SPRINGFIELD, Mo. -- House flipping. It's the gold rush of the 21st century. You buy a run-down house for cheap, spend a couple months and a few bucks to fix it up, and sell it for a huge profit. But is it that easy and even worth it?
SPRINGFIELD, Mo. -- House flipping. It's the gold rush of the 21st century. You buy a run-down house for cheap, spend a couple months and a few bucks to fix it up, and sell it for a huge profit. But is it that easy and even worth it?

    You see it all the time on TV, 'I bought the house for 625 thousand, and I'll sell for 799 thousand. That's 150 thousand made in three weeks.'  With profits like that, it's no wonder people are taking their cut at flipping houses.

    According to Realtytrac, in 2011, 73,000 homes were flipped in the US. The average time to flip was 100 days. Total profit was $15,000. In 2013, those numbers spiked. 156,000 homes were flipped. The time to flip dropped to 84 days, and profits went thru the roof, to $58,000.

    It looks and sounds like easy money. But "It's not the glamour that you see on TV," says Sean Schoonover.  His company buys old, run down homes in Springfield. "It was a house that nobody wanted," he says, "definitely one of the ugliest in area." He fixes them up, then either sells them or leases them. "We're making Springfield better, one house at a time," he adds.

    We toured one of their finished rehabs in central Springfield. "Originally," says Sean, "this was a four bedroom, two bath, but the hallway was only this wide."  He says finding the right property is key. Which is sometimes where investors step in.
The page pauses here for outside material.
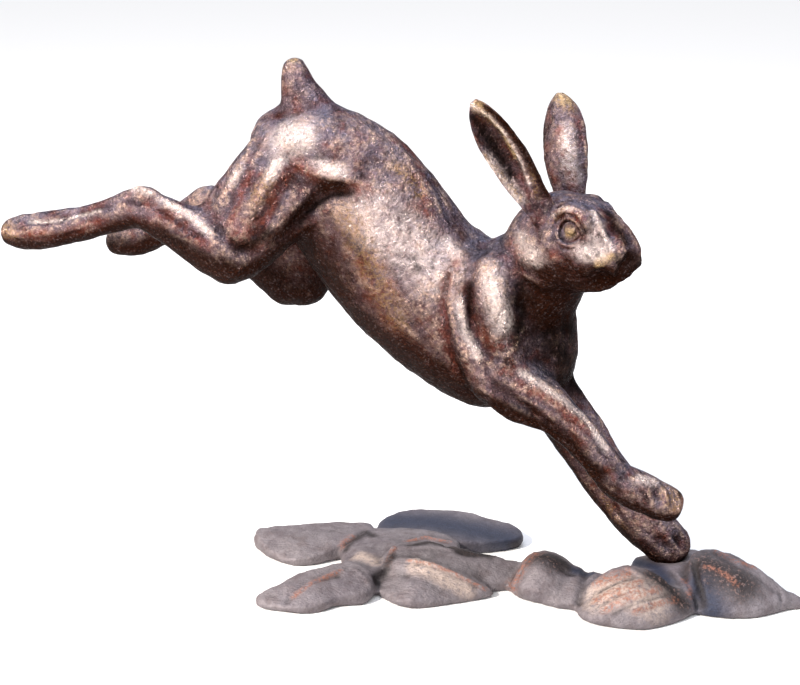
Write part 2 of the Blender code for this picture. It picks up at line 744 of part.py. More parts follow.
def hare_object():
    sheets = trunk() + head() + muscles()
    for side in ("right", "left"):
        sheets += hind_leg(side) + fore_leg(side)
    hare = joined("hare", sheets)
    fuse(hare, MASS_GRAIN, MASS_SOFTENING)
    fuse(hare, CARVING_GRAIN, CARVING_SOFTENING)
    carve(hare, STROKES)
    features = [ear(-1), ear(1)]
    for s in (-1, 1):
        place, outward = on_head(hare, s, *EYE)
        press_in(hare, place, outward, SOCKET_WIDTH, SOCKET_DEPTH)
        place -= outward * SOCKET_DEPTH
        features += [eyeball(place, outward), eyelid(place, outward)]
    thin_out(hare, HARE_FACES, fine_places(hare.data))
    for sheet in features:
        unite(hare, sheet)
    return hare


def centre_on_footprint(things):
    """Moves them together, so that the middle of the footprint is at the origin and the ground at z 0."""
    corners = np.concatenate([vertex_arrays(t.data)[0] for t in things])
    low, high = corners.min(axis=0), corners.max(axis=0)
    shift = Vector((-(low[0] + high[0]) / 2, -(low[1] + high[1]) / 2, -low[2]))
    for thing in things:
        thing.data.transform(Matrix.Translation(shift))
        thing.data.update()
    return shift


def finish(thing, name, colour):
    """Gives the casting its own bronze, and smooth shading."""
    material = bpy.data.materials.new(name)
    material.use_nodes = True
    shader = material.node_tree.nodes["Principled BSDF"]
    shader.inputs["Base Color"].default_value = colour
    shader.inputs["Metallic"].default_value = 0.8
    shader.inputs["Roughness"].default_value = 0.45
    thing.data.materials.clear()
    thing.data.materials.append(material)
    for face in thing.data.polygons:
        face.use_smooth = True


def file_under(name, things):
    collection = bpy.data.collections.new(name)
    bpy.context.scene.collection.children.link(collection)
    for thing in things:
        for holder in list(thing.users_collection):
            holder.objects.unlink(thing)
        collection.objects.link(thing)


def main():
    clear_scene()
    hare = hare_object()
    ledge = ledge_object()
    land(hare, ledge)
    cut_socket(ledge, hare)
    shift = centre_on_footprint([hare, ledge])
    finish(hare, "patinated_bronze", BRONZE)
    finish(ledge, "rock_bronze", ROCK_BRONZE)
    file_under("rabbit garden statue", [hare, ledge])
    return shift


if __name__ == "__main__":
    main()
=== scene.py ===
"""Rabbit garden statue: a leaping hare in patinated cast bronze, on a ledge of cast rocks."""

import math

import bmesh
import bpy
import numpy as np
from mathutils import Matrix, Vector, noise
from mathutils.bvhtree import BVHTree


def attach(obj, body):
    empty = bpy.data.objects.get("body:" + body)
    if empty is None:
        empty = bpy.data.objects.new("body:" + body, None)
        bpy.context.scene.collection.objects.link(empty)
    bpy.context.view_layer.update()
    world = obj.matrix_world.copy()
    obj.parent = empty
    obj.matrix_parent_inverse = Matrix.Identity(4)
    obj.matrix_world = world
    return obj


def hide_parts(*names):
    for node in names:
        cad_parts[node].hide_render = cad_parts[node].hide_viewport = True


MM = 0.001

# Camera at the photograph's angle, in metres, radians and pixels.
CAMERA_AIM = Vector((-0.0071, 0.0328, 0.232))
CAMERA_AZIMUTH = math.radians(14)
CAMERA_ELEVATION = math.radians(19)
CAMERA_DISTANCE = 1.8
IMAGE_WIDTH = 800
IMAGE_HEIGHT = 685
FOCAL_PIXELS = 1800.0
SENSOR = 36.0

# Loose corners of the solids closer than this are one, in millimetres.
MERGE = 0.02
# How the solids become skins fine enough to carve: levels, rounds of smoothing and millimetres.
HARE_ROUNDING = 2
HARE_SOFTENING = 5
ROCK_GRAIN = 1.9
ROCK_SOFTENING = 2
EAR_ROOT_SOFTENING = 12
FACE_FOLD_SOFTENING = 50

# A cut or a softened place is full up to about half its reach, and fades to none at the reach.
CUT_FADE = 2.2
SOFTENED_FADE = 2
# The share of its depth that a stroke has at its ends, and the half widths in which it gains a depth.
STROKE_END = 0.25
STROKE_END_RUN = 2.5

# Lumps left by the fingers: size and height of each kind, in millimetres.
HARE_LUMPS = ((26, 1.2), (11, 0.8), (6, 0.4))
ROCK_LUMPS = ((30, 0.9), (12, 0.5), (5, 0.35))
# The share of the lumps that the calmest skin keeps.
CALM_SHARE = 0.35

# Rounds of evening out: for the way the skin faces, and for its near and its broad neighbourhood.
FACING_ROUNDS = 8
NEAR_ROUNDS = 5
BROAD_ROUNDS = 60
# Painted shade darkens the skin underneath. It counts as underneath where its normal rises by less than this,
# and in full where it falls by 0.3.
UNDERNEATH_BELOW = 0.10
UNDERNEATH_GAIN = 2.4
# How softly a tint ends at its reach.
TINT_FADE = 1.5


def linear(colour):
    """An sRGB hex colour as the linear colour that the shader takes."""
    values = [int(colour[i:i + 2], 16) / 255 for i in (1, 3, 5)]
    return tuple(v / 12.92 if v <= 0.04045 else ((v + 0.055) / 1.055) ** 2.4 for v in values) + (1.0,)


def camera_axes():
    """The camera's right, forward and up directions."""
    right = Vector((math.cos(CAMERA_AZIMUTH), math.sin(CAMERA_AZIMUTH), 0.0))
    level = math.cos(CAMERA_ELEVATION)
    ahead = (-math.sin(CAMERA_AZIMUTH) * level, math.cos(CAMERA_AZIMUTH) * level, -math.sin(CAMERA_ELEVATION))
    forward = Vector(ahead)
    return right, forward, right.cross(forward)


def camera_place():
    return CAMERA_AIM - camera_axes()[1] * CAMERA_DISTANCE


def sight_line(u, v):
    """The direction in which the camera sees a place of the photograph, given in its pixels."""
    right, forward, up = camera_axes()
    across = (u - IMAGE_WIDTH / 2) / FOCAL_PIXELS
    over = (IMAGE_HEIGHT / 2 - v) / FOCAL_PIXELS
    return (forward + right * across + up * over).normalized()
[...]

    "It's awesome," says investor Paul Lipscom, "to be able to turn one of the ugliest houses in the neighborhood into one of the nicest, and improve the whole neighborhood and create a little more pride in that neighborhood."

    It's a lot of work to create that pride. Check out this house they recently bought. "Most people will run from this," admits Schoonover's partner, Chad Mellentine. "You walk into some places and say, wow, how could it be? But there's always a way to fix it."

    Fixing it can bring in huge profits. In some parts of the country, an average of $100,000 per flip. But experts say that is not the case in the Midwest. Here, Schoonover says, you can expect about a 15 percent profit. A decent payday, for a big risk.

    "You can get hurt really quick in this business," says Schoonover." For one, you have to worry about something they call the 'oops factor.' "I haven't had a house yet where we haven't run into something that we weren't expecting," admits Schoonover.

    Mellentine explains the 'oops factor' that popped up in another one of their properties. "Once they pulled the tile off," he says, "they were going to re-tile this and found out that the subfloor was bad. You kind of get used to something happening. We haven't had anything on this house yet, so for this to happen is kind of expected."

    Finally, once you get past the oops factors and finish a property, there are holding costs to worry about, taxes, utilities, maintenance, even vandalism. And then of course you have to find the right buyer. And all of a sudden, the TV version of house flipping is flipped.
    "It's not reality," says Mellentine, "they do that on tv to create drama, there's not a lot of drama in this."

    Not a lot of drama, but there could be a lot of money, especially on the coasts. Realtytrac says the average flip in Massachussetts last year brought a net profit of more than $100,000 dollars.

    But again, that's not in the Midwest where the homes aren't priced artificially high.